Die über eine Epoche stilprägende Torjägerin des Weltfußballs hat die Trennung von Kopf und Körper noch nie gemocht – für sie hängt alles miteinander zusammen. Auch sie vertritt die These: »Die Komponenten der psychologischen Ebene werden immer wichtiger, weil wir nicht mehr die riesigen fußballerischen Unterschiede haben.« Um sportliche Leistung abzurufen, sei Freude eine »ganz wichtige Komponente«. Ansonsten kann sie nur die Losung ausgeben: »Nicht ablenken lassen, viel sprechen, möglichst wissen, was man kann, dann sollte es eigentlich laufen.«
Bundestrainerin Martina Voss-Tecklenburg will die Expertise und Erfahrung von Birgit Prinz nicht missen und öffnet ihrer früheren Mitspielerin alle Türen. »Sie ist in alle Bereiche eingebunden.

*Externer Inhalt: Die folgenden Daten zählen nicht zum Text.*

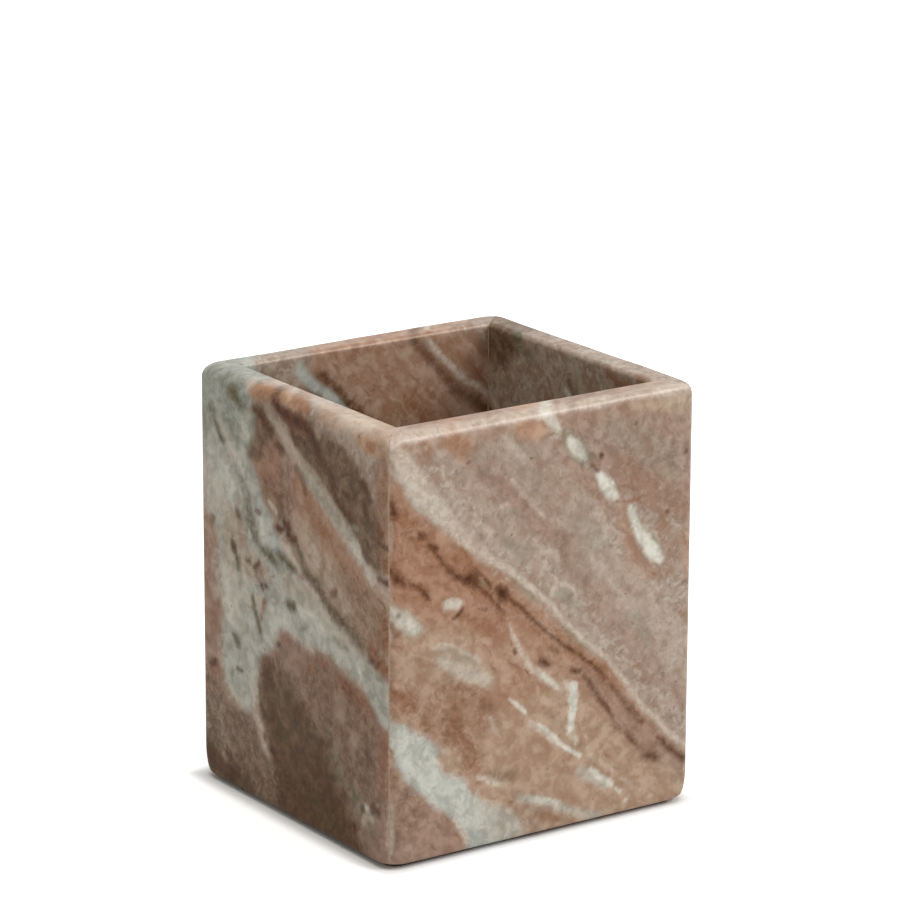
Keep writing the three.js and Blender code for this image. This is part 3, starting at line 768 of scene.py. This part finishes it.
def spaced(start, stop, step):
    """Even places from start to stop, about step apart."""
    return np.linspace(start, stop, max(2, int(round(abs(stop - start) / step)) + 1))


def arc(steps):
    """Angles of a quarter turn."""
    return np.linspace(0, math.pi / 2, steps + 1)


def wall_profile(rim):
    """Closed section of a wall with a rim of outer radius rim, an array along the wall: insets
    and heights, a row for each point of the section, and the first row of the inner face.
    Rows go from the foot up the outer face, over the rim and down the inner face."""
    low, top, flat_end = PAD + FOOT_ROUND, TOP, WALL - MOUTH_ROUND
    rows = [(WALL * share, PAD) for share in (0.98, 0.55)]
    for a in arc(FOOT_STEPS):
        rows.append((FOOT_ROUND * (1 - math.sin(a)), PAD + FOOT_ROUND * (1 - math.cos(a))))
    straight = top - low - 2.5  # about what the rim's round leaves of the outer face
    for share in spaced(0, straight, FACE_STEP)[1:] / straight:
        rows.append((0, low + share * (top - rim - low)))
    for a in arc(RIM_STEPS)[1:]:
        rows.append((rim * (1 - math.cos(a)), top - rim * (1 - math.sin(a))))
    for share in np.linspace(0, 1, FLAT_STEPS + 1)[1:]:
        rows.append((rim + share * (flat_end - rim), top))
    for a in arc(MOUTH_STEPS)[1:]:
        rows.append((flat_end + MOUTH_ROUND * math.sin(a), top - MOUTH_ROUND * (1 - math.cos(a))))
    inner_first = len(rows)
    rows += [(WALL, z) for z in spaced(top - MOUTH_ROUND, PAD + BASE, INSIDE_STEP)[1:]]
    rows += [(WALL, PAD + BASE / 2), (WALL, PAD)]
    insets, heights = (np.array([value + 0 * rim for value in column]) for column in zip(*rows))
    return insets, heights, inner_first


def plan_point(share, half, across, inset, radius, gap):
    """Place on a wall's plan line, from -1 at its left mitre to 1 at its right one."""
    straight = half - inset - radius
    radius_or_tiny = np.maximum(radius, TINY)
    bend = math.pi / 4 - np.arcsin(np.clip(gap / radius_or_tiny, 0, 1))
    bend = np.where(radius > gap * 1.5, bend, 0)
    length = np.where(bend > 0, straight + radius * bend, half - inset - gap * math.sqrt(2))
    s = np.abs(share) * length
    angle = np.where(bend > 0, np.clip((s - straight) / radius_or_tiny, 0, math.pi / 4), 0)
    x = np.where(angle > 0, straight + radius * np.sin(angle), s)
    y = -(across - inset) + np.where(angle > 0, radius * (1 - np.cos(angle)), 0)
    return np.sign(share) * x, y


def plan_radius(inset, z):
    """Plan radius at an inset: the outer corner's, falling to nearly sharp at the inner face."""
    return corner_radius(z) * np.clip(1 - inset / (WALL - 1.0), 0, 1) ** 0.8


def half_sizes(side):
    """Half a wall's length, and its outer face's distance from the middle of the pot."""
    return (WIDTH / 2, DEPTH / 2) if side in ("front", "back") else (DEPTH / 2, WIDTH / 2)


def quarter_turns(x, y, count):
    """The place after some quarter turns about the middle of the pot."""
    for _ in range(count):
        x, y = -y, x
    return x, y


def rim_along(side, share):
    """Rim radius along a wall, between its corners' values, with the unevenness of hand work."""
    left, right = (RIM_ROUND[corner] for corner in CORNERS[side])
    t = (share + 1) / 2
    row = np.full_like(t, SIDES.index(side) + 0.5)
    uneven = lattice_noise(t * 7.0 + 0.37, row, SEEDS["rim"]) * np.sin(math.pi * t)
    return left + (right - left) * smooth_step(t) + RIM_WAVE * uneven


def make_wall(side):
    """Wall slab with its veins and texture layout, made as the front one and turned to its side."""
    turns = SIDES.index(side)
    half, across = half_sizes(side)
    middle = spaced(0, half - END_REACH, FACE_STEP)
    end = (half - END_REACH) + spaced(0, END_REACH, END_STEP)[1:]
    one_side = np.concatenate([middle, end]) / half
    share = np.concatenate([-one_side[:0:-1], one_side])
    inset, z, inner_first = wall_profile(rim_along(side, share))
    x, y = plan_point(share + 0 * inset, half, across, inset, plan_radius(inset, z), MITRE_GAP)
    u, v, n = x + half, z - PAD, y + across

    # waves that fade out towards the ends, the foot and the rim, and a rim that dips a little
    waves = (LONG_WAVE * lattice_noise(u / 19 + 3.1, v / 17 + 1.7, SEEDS["long"] + turns)
             + SHORT_WAVE * lattice_noise(u / 6, v / 7, SEEDS["short"] + turns))
    for away, fade in ((half - np.abs(x), 6), (v, 5), (HEIGHT - v, 3)):
        waves = waves * np.clip(away / fade, 0, 1)
    y = y + np.where(n < SKIN, FACE_SUNK + waves, -waves)
    dips = TOP_SUNK * (1 + lattice_noise(u / 13, n / 9, SEEDS["top"] + turns))
    z = z - dips * np.clip((v - 90) / 8, 0, 1)

    rows, columns = inset.shape
    wx, wy = quarter_turns(x, y, turns)
    index = np.arange(rows * columns).reshape(rows, columns)
    above = np.roll(index, -1, 0)
    quads = np.stack([index[:, :-1], index[:, 1:], above[:, 1:], above[:, :-1]], -1)
    faces = quads.reshape(-1, 4).tolist() + [index[:, 0].tolist(), index[::-1, -1].tolist()]

    def sharp(a, b):
        """The outlines of the two mitre faces and the foot's inner edge."""
        row_a, column_a = np.divmod(a, columns)
        row_b, column_b = np.divmod(b, columns)
        ends = (column_a == column_b) & ((column_a == 0) | (column_a == columns - 1))
        last = (row_a == row_b) & (row_a == rows - 1)
        return ends | last
    vertices = np.stack([wx, wy, z], -1).reshape(-1, 3)
    obj = new_object(side + "_marble_wall", vertices, faces, sharp=sharp)
    du, dv = DIP[side]
    seed = SEEDS["veins"] + 10 * turns
    add_layers(obj, vein_layers(side, (u + du * n).ravel(), (v + dv * n).ravel(), seed))
    lay_out_wall(obj, share, inner_first, inset, z)
    return obj


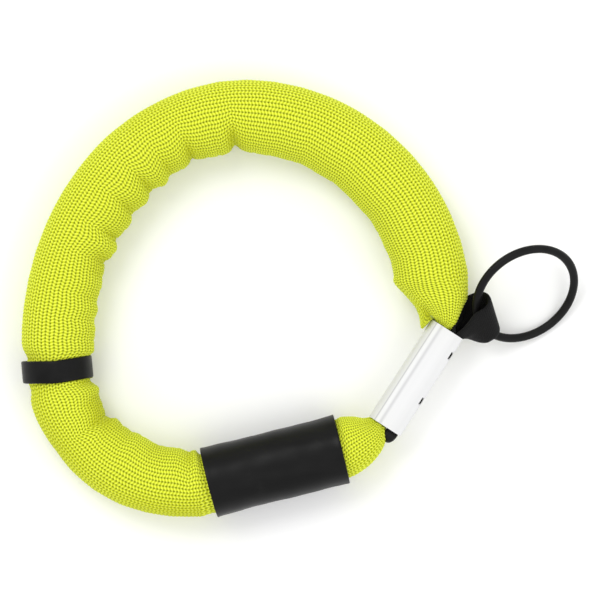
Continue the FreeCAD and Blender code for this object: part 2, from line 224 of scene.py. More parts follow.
def centreline(distance):
    """Point and direction at a distance from the sleeve's lower end; negative is in the sleeve."""
    if distance < 0:
        start = SLEEVE_CENTRE - SLEEVE_AXIS * (SLEEVE_LENGTH / 2)
        return start - SLEEVE_AXIS * distance, -SLEEVE_AXIS
    for point, turn, radius, length in STATIONS:
        if distance <= length or radius == STATIONS[-1][2]:
            break
        distance -= length
    end = turn - distance / radius
    reach = radius * np.array([math.sin(turn) - math.sin(end), math.cos(end) - math.cos(turn), 0])
    return point + reach, np.array([math.cos(end), math.sin(end), 0.0])


def tube_loop(distance, radius=TUBE_RADIUS, angles=ANGLES):
    """One round section of the tube."""
    point, direction = centreline(distance)
    return (point + np.multiply.outer(radius * np.cos(angles), left_of(direction))
            + np.multiply.outer(radius * np.sin(angles), UP))


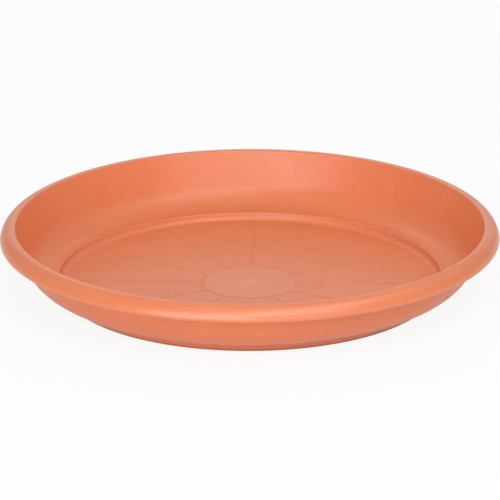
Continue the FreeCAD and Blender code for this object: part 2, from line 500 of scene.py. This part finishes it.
# %% Twelve ribs round the axis
rib_count = 12
turn = np.arange(rib_count) * 2 * math.pi / rib_count
none, whole = 0 * turn, 1 + 0 * turn
spin = np.array([
    [np.cos(turn), -np.sin(turn), none],
    [np.sin(turn), np.cos(turn), none],
    [none, none, whole],
])
rib_points = np.einsum("ijk,nj->kni", spin, one_rib).reshape(-1, 3) * mm
shift = (np.arange(rib_count) * len(one_rib))[:, None, None]
rib_faces = (rib_quads + shift).reshape(-1, 4).tolist()
rib_faces += (start_fan + shift).reshape(-1, 3).tolist()
rib_faces += (end_fan + shift).reshape(-1, 3).tolist()
ribs = add_piece("ribs", rib_points, rib_faces, "radial_ribs")

# %% [markdown]
# ## Marks that the mould leaves
# The plastic enters at the middle and is broken off there, which leaves a short rough stub.
# Further out lies the outline of a round steel insert, a line finer than a fingernail.
# Both could be modelled by hand, vertex by vertex. Here both are turned first and their points
# are moved afterwards: the stub's top becomes a wavy surface of radius and angle, and the
# outline fades away on one side, as it does where the insert sits flush.

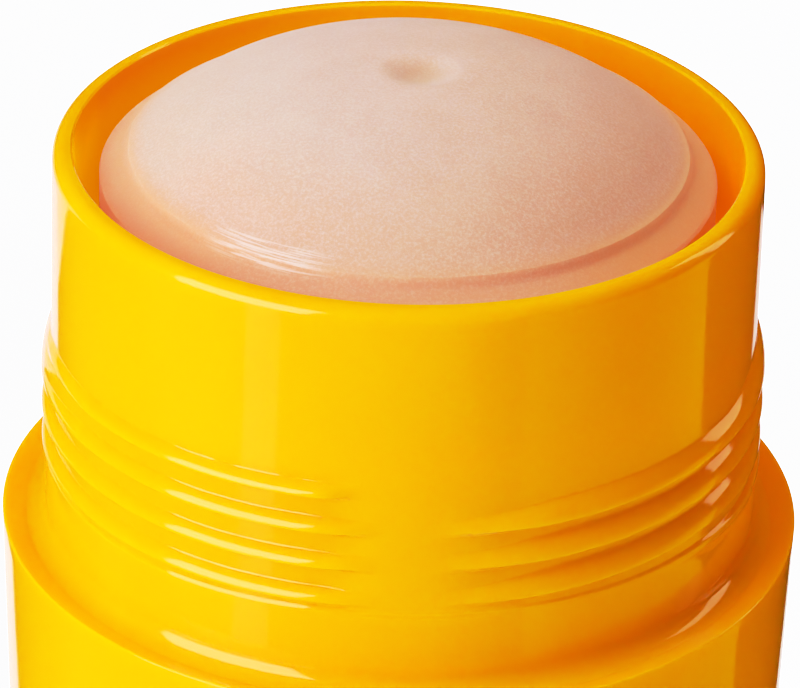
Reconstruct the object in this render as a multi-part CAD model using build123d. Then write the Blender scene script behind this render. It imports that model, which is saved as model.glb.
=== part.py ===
from build123d import *
import os

# Twist-up deodorant stick, millimetres. +Z is up, the origin is the centre of the base.

# Overall sizes
rim_height = 76.0            # top of the neck above the base
neck_radius = 22.0           # outside of the neck at the rim
body_radius = 25.33          # outside of the body at the shoulder's lip

# Neck and the band that holds the cap's thread, which is drawn at its major radius
neck_draft = 0.0101          # growth of the neck's radius for each mm below the rim
neck_wall = 1.26
rim_round = 0.8              # outer edge of the rim
rim_break = 0.12             # inner edge of the rim
band_top_drop = 11.5         # rim down to the top of the thread band
thread_rise = 0.72           # thread's major radius beyond the neck's radius at the rim
band_lead_in = 0.35
lip_drop = 25.1              # rim down to the lip of the shoulder
shoulder_fall = 0.15         # slope of the shoulder over its width
collar_fillet = 1.2
lip_round = 0.15

# Body of the case
body_draft = 0.0191          # loss of radius for each mm below the lip
body_wall = 1.35
shoulder_wall = 1.5
case_rib_count = 8
case_rib_width = 1.2
case_rib_gap = 0.4           # between the ribs and the barrel
snap_bead = 0.3              # bead that holds the barrel's flange
seat_gap = 0.1               # barrel flange inside the case

# Barrel that the stick rides in
barrel_gap = 0.14            # barrel inside the neck
barrel_wall = 1.2
barrel_top_drop = 9.0        # rim down to the barrel's top edge
barrel_floor = 2.0
floor_gap = 0.1              # barrel floor above the snap bead
key_width = 1.6
key_height = 0.9
key_count = 2

# Product and elevator
stick_gap = 0.3              # product inside the barrel
elevator_gap = 0.25          # elevator inside the barrel
key_gap = 0.3
flange_drop = 1.7            # rim down to the outer edge of the product's flange
dome_edge_drop = 0.5         # rim down to the foot of the dome
dome_edge_inset = 1.8        # width of the sloping flange round the dome
dome_rise = 5.7
dome_fullness = 0.65         # 1 is a parabola, 0.5 an ellipse
dimple_radius = 1.9
dimple_depth = 0.5
bore_gap = 0.4               # product round the screw
bore_head_room = 1.0
elevator_plate = 1.6
elevator_rim_wall = 1.5
elevator_rim_height = 3.0
hub_wall = 2.1
hub_height = 9.8
fin_count = 4
fin_width = 1.2
fin_height = 5.0

# Screw
screw_radius = 3.5           # major radius of the lead screw
running_gap = 0.05
journal_rise = 0.5           # journal beyond the thread's radius
collar_reach = 2.0           # collar beyond the journal
collar_height = 1.5
collar_lift = 0.05           # collar above the barrel's floor
elevator_lift = 0.35         # elevator above the collar at rest
screw_top_drop = 10.0        # rim down to the screw's tip
screw_tip_chamfer = 0.8
shank_across_flats = 6.0
shank_gap = 0.05
barb_height = 0.8
barb_reach = 0.45

# Dial
dial_height = 8.5
dial_gap = 0.5               # running line between the dial and the case
dial_inset = 0.35            # dial inside the case's outer surface
dial_wall = 1.9
dial_hub_wall = 2.2
dial_hub_lift = 2.8          # base up to the bottom of the hub
dial_spigot_height = 0.9
dial_spigot_gap = 0.5        # spigot inside the snap bead
dial_spigot_wall = 1.4
dial_web_count = 6
dial_web_width = 1.2
flute_count = 48
flute_radius = 0.9
flute_depth = 0.35
flute_margin = 1.4           # plain height left above and below the flutes
dial_edge_chamfer = 0.5

# Heights and radii that follow
case_foot = dial_height + dial_gap
lip_height = rim_height - lip_drop
band_top = rim_height - band_top_drop
band_radius = neck_radius + thread_rise
bore_radius = neck_radius - neck_wall
foot_radius = body_radius - body_draft * (lip_height - case_foot)
shoulder_inner_radius = body_radius - body_wall
foot_inner_radius = foot_radius - body_wall
bead_height = case_foot + 2 * snap_bead
floor_height = bead_height + snap_bead + floor_gap
floor_top = floor_height + barrel_floor
barrel_radius = bore_radius - barrel_gap
barrel_bore = barrel_radius - barrel_wall
barrel_top = rim_height - barrel_top_drop
key_top = barrel_top - 2 * key_height
journal_radius = screw_radius + journal_rise
collar_radius = journal_radius + collar_reach
hub_radius = screw_radius + hub_wall
collar_foot = floor_top + collar_lift
collar_top = collar_foot + collar_height
elevator_foot = collar_top + elevator_lift
plate_top = elevator_foot + elevator_plate
screw_top = rim_height - screw_top_drop
stick_radius = barrel_bore - stick_gap
elevator_radius = barrel_bore - elevator_gap
dial_radius = foot_radius - dial_inset


def neck_radius_at(height):
    return neck_radius + neck_draft * (rim_height - height)


def turned(*outline):
    """A solid turned about Z from a closed outline of (radius, height) points."""
    corners = [(radius, 0, height) for radius, height in outline]
    return revolve(make_face(Polyline(corners, close=True)), Axis.Z)


def tube(outer, inner, foot, top):
    return turned((inner, foot), (outer, foot), (outer, top), (inner, top))


def rod(radius, foot, top):
    return turned((0, foot), (radius, foot), (radius, top), (0, top))


def upright_bar(inner, outer, width, foot, top):
    """A bar that stands on end between two radii, on the +Y side."""
    size = (width, outer - inner, top - foot)
    return Pos(0, (inner + outer) / 2, (foot + top) / 2) * Box(*size)


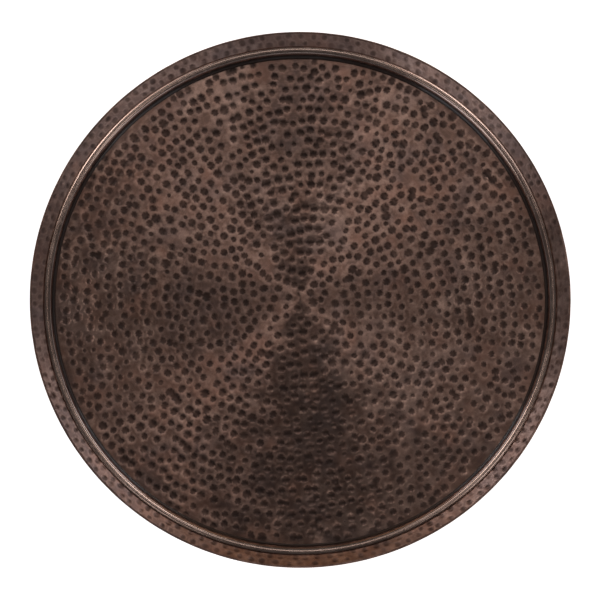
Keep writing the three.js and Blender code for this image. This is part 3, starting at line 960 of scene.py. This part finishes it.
WOOD = stained_wood()
ZINC = zinc_steel()
SCREW = screw_steel()
BALL = ball_steel()
NYLON = nylon()
RUBBER = rubber()


def place(ob, node, body):
    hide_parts(node)
    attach(ob, body)
    return ob


# ------------------------------------------------------------------ wooden support board and base

def turned_board():
    """Turned disc under the pan, with a recess for the rivet's upper flange."""
    ceiling = Z_UPPER_TOP + FIT + RIVET_FLANGE_T + FIT
    recess = RIVET_FLANGE_R + 1
    prof = [(0, ceiling), (recess - 0.4, ceiling)] + arc(recess - 0.25, ceiling - 0.25, 0.25, 90, 0, 2)
    prof += [(recess, Z_BOARD + 0.45), (recess + 0.12, Z_BOARD + 0.12), (recess + 0.45, Z_BOARD)]
    prof += [(60, Z_BOARD), (150, Z_BOARD)]
    prof += arc(BOARD_R - BOARD_EDGE, Z_BOARD + BOARD_EDGE, BOARD_EDGE, -90, 0, 9)
    prof += arc(BOARD_R - 0.8, Z_BOARD_TOP - 0.8, 0.8, 0, 90, 4)
    prof += [(120, Z_BOARD_TOP), (0, Z_BOARD_TOP)]
    v, f = revolve(prof, 320, closed=False)
    ob = new_piece("support_board_turned", v, f, [WOOD])
    outward(ob)
    cut(ob, [merged([rod(*on_circle(UPPER_SCREW_CIRCLE, d), WOOD_SHANK + FIT, Z_BOARD - 1, Z_UPPER + WOOD_LENGTH + FIT, 24)
                     for d in (45, 135, 225, 315)])])
    finish_shading(ob, True, 35)
    return ob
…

Sie steht immer allen mit Rat und Tat zur Seite.« Dass sich die hauptberuflich bei der TSG Hoffenheim angestellte Expertin wieder so fürs Nationalteam engagiere, bedeute »einen absoluten Mehrwert für die ganze Gruppe und für den DFB«.
Noch immer tritt die zweimalige Weltmeisterin und fünffache Europameisterin – den letzten Titel holte sie 2009 beim 6:2 im EM-Finale gegen England, auch dank ihrer zwei Tore – selbst gerne gegen den Ball. Torwarttrainer Michael Fuchs bindet sie mit Vorliebe in die Abläufe der Torhüterinnen ein. Es nötigt vielen Nationalspielerinnen Respekt ab, in welch guter Form die dreimalige Weltfußballerin auch heute noch ist. »Ich spiele noch Alte Herren, zweimal die Woche, so ein bisschen just for fun, so wie die meisten in meinem Alter«, erzählt Prinz.
Medientermine absolviert sie ansonsten keine mehr. »Es ist nicht mehr meine Rolle. Als Sportpsychologin bin ich ein Baustein in diesem Puzzle, aber nicht an vorderster Front«, erklärt sie. »Ich weiß, dass mein Name noch attraktiv ist, aber trotzdem geht es mittlerweile um andere Akteure: Ich finde, dass wir tolle und interessante Spielerinnen haben, um die sich Geschichten schreiben lassen.« Eine aber handelt jetzt aber doch mal wieder von Birgit Prinz.